Les marchés jouent-ils à se faire peur en interprétant les signes de la politique monétaire? La tonalité générale est que la FED est en retard. Si la BCE a déjà abaissé ses taux et anticipé la reprise, la banque centrale américaine a pour sa part fait du surplace pour le moment, craignant encore la reprise d'une inflation plus "collante" que prévu. Et les investisseurs lui reprochent cet attentisme en voyant que les indicateurs économiques se dégradent: jeudi, la production industrielle a légèrement décroché, tombant à 46,8 points (50 étant le niveau auquel la production se maintient stable).
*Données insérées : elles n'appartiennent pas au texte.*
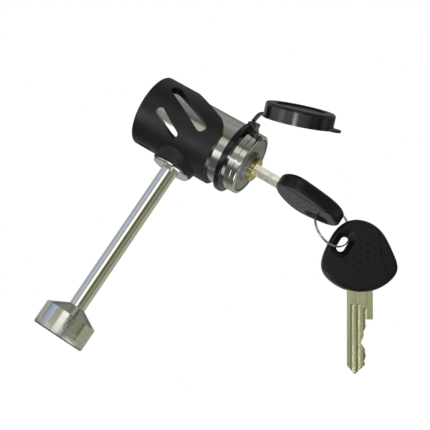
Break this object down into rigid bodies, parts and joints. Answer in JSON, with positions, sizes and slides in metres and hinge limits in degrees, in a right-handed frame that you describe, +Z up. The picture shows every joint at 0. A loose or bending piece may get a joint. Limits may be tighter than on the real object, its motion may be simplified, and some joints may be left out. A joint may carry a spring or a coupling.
{
  "type": "hitch pin lock",
  "caption": "Key-operated locking pin for a trailer hitch: headed steel pin, cylinder lock head in a rubber sleeve, hinged dust cap, keys on a split ring.",
  "frame": {"origin": "on the pin's axis, at the seat face of the flanged bush under the lock head", "axes": "+Z up the pin into the lock head, +X out of the key face, -Y towards the shown side"},
  "size_m": [0.1165, 0.0415, 0.1215],
  "materials": {
    "pin_steel": "polished steel",
    "polished_steel": "polished steel",
    "spring_steel": "plain steel",
    "brushed_stainless": "turned and brushed stainless steel",
    "zinc": "matt die-cast zinc",
    "brass": "machined brass",
    "nickel": "nickel-plated brass, milled",
    "sleeve_rubber": "satin moulded rubber",
    "black_rubber": "smooth moulded rubber",
    "bow_plastic": "satin moulded plastic with fine texture"
  },
  "bodies": {
    "pin": {"pin_rod": "pin_steel", "pin_head": "pin_steel"},
    "bush": {"flanged_bush": "polished_steel", "pin_seal": "black_rubber", "bush_clip": "spring_steel"},
    "head": {"lock_housing": "brushed_stainless", "front_bezel": "brushed_stainless", "rubber_sleeve": "sleeve_rubber", "core_shell": "zinc", "spring_cover": "brass", "driver_pins": "brass", "driver_springs": "spring_steel", "cap_strap": "black_rubber", "cap_tether": "black_rubber"},
    "plug": {"core_plug": "brass", "key_pins": "brass", "plug_clip": "spring_steel", "plug_cam": "zinc", "cam_screw": "spring_steel"},
    "slide": {"locking_slide": "spring_steel"},
    "key": {"key_blade": "nickel", "key_bow": "bow_plastic"},
    "ring": {"split_ring": "spring_steel"},
    "spare": {"spare_key_blade": "nickel", "spare_key_bow": "bow_plastic"},
    "cap": {"dust_cap": "black_rubber"}
  },
  "joints": [
    {"name": "head_lift", "type": "slide", "parent": "pin", "child": "bush", "axis": [0, 0, 1], "range_m": [0, 0.085]},
    {"name": "head_swivel", "type": "hinge", "parent": "bush", "child": "head", "pos_m": [0, 0, 0.01], "axis": [0, 0, 1], "continuous": true},
    {"name": "key_turn", "type": "hinge", "parent": "head", "child": "plug", "pos_m": [0, 0, 0.01608], "axis": [1, 0, 0], "range_deg": [-90, 0]},
    {"name": "bolt_slide", "type": "slide", "parent": "head", "child": "slide", "axis": [0, 1, 0], "range_m": [-0.003, 0]},
    {"name": "key_pull", "type": "slide", "parent": "plug", "child": "key", "axis": [1, 0, 0], "range_m": [0, 0.03]},
    {"name": "ring_swing", "type": "hinge", "parent": "key", "child": "ring", "pos_m": [0.05469, 0.00551, 0.01608], "axis": [0.001, 0.5644, 0.8255], "range_deg": [-15, 15]},
    {"name": "spare_swing", "type": "hinge", "parent": "ring", "child": "spare", "pos_m": [0.06867, 0.01012, 0.01023], "axis": [-0.247, -0.6461, -0.7221], "range_deg": [-4, 4]},
    {"name": "cap_flip", "type": "hinge", "parent": "head", "child": "cap", "pos_m": [0.01968, -0.00744, 0.03073], "axis": [0, -0.8816, -0.4719], "range_deg": [-18, 50], "deforming": ["cap_tether"]}
  ],
  "couplings": [
    {"joint": "bolt_slide", "follows": "key_turn", "m_per_rad": 0.0019098}
  ]
}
La FED, à qui l'on conférait l'envie de ne baisser ses taux qu'une fois cette année, est désormais annoncée à quatre baisses pour 2024 - ce qui ne se serait jamais vu hors période de recession, relève Deutsche Bank. Ce sont donc les prévisions alarmistes du secteur financier, qui renforce le sentiment d'alarmisme du secteur financier. Après avoir pronostiqué un "atterrissage en douceur" après la période de taux élevés, Wall Street n'y croit plus et estime même que Jerome Powell pourrait s'être trompé, enfonçant le pays dans la crise en maintenant ces taux trop longtemps.

En dehors de la bulle monétaire, d'autres résultats inquiètent les marchés: la tech américaine, regroupant les valeurs dites "de croissance" par excellence, a agrégé des résultats très mitigés ces derniers jours. Nombre d'analystes reprochent désormais à Amazon, Microsoft ou Apple des investissement beaucoup trop coûteux dans l'intelligence artificielle, dont on ne comprend pas encore très bien comment ils pourraient s'avérer ou non rentables. Tesla, de son côté, a décroché avec un résultat net divisé par deux.
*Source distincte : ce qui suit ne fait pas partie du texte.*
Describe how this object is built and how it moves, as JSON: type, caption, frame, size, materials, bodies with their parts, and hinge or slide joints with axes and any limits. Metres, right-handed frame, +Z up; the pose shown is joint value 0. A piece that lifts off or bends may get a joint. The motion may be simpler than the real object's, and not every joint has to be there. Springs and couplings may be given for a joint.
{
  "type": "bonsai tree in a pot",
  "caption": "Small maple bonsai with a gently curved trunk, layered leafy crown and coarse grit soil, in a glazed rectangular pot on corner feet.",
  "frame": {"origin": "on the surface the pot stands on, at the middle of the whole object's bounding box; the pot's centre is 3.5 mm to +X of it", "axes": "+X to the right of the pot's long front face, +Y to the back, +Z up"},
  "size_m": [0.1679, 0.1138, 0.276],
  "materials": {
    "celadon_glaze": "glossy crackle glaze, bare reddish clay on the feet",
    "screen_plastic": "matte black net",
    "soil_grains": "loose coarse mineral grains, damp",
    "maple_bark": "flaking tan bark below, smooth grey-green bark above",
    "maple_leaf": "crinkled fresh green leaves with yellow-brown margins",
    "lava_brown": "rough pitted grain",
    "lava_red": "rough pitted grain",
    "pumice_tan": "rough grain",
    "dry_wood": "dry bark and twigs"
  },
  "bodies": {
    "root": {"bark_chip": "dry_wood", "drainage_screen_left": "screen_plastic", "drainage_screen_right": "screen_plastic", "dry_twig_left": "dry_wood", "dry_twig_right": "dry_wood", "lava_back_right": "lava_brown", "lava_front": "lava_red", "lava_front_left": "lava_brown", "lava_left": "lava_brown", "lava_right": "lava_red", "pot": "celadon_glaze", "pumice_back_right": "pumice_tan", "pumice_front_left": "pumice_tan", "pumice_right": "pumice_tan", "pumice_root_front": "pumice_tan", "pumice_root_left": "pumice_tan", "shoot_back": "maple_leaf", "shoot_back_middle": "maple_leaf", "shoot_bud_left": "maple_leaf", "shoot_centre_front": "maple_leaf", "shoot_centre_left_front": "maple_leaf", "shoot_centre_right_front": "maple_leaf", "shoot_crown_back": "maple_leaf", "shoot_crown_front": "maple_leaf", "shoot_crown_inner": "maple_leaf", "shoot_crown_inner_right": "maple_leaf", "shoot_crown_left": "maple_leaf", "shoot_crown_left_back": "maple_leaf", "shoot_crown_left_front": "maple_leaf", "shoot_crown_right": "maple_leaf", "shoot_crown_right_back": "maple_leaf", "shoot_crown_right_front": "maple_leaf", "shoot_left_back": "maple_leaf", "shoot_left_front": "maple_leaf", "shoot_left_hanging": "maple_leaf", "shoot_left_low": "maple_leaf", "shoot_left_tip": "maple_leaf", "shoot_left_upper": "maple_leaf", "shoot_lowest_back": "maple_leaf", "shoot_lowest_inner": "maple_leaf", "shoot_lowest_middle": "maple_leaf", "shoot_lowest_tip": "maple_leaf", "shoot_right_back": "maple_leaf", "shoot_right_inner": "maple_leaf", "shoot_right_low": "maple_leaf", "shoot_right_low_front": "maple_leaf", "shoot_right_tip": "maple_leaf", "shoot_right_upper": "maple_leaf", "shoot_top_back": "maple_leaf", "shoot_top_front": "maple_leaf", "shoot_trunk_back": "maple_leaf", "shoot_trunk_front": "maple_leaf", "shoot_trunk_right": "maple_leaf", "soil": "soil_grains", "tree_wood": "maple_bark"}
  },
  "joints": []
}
Enfin, autre facteur d'inquiétude à moyen-terme, l'état de la Chine: l'activité continuait de décliner dans les dernières publications manufacturières, et Pékin semble pour le moment incapable de relancer la consommation intérieure comme il souhaite le faire. En situation de surcapacité à l'export, plombé par un secteur immobilier en chute libre, le pays souffre et fait souffrir les entreprises qui dépendent de lui: le Japon est à nouveau très exposé (la Chine est son partenaire principal), le luxe français ou les automobiles allemandes aussi.

Par excès d'anticipation ou par simple logique, de nombreux voyants sont donc au rouge sur les marchés. En attendant de nouveaux indicateurs économiques cette semaine, à commencer par le secteur des services ce lundi.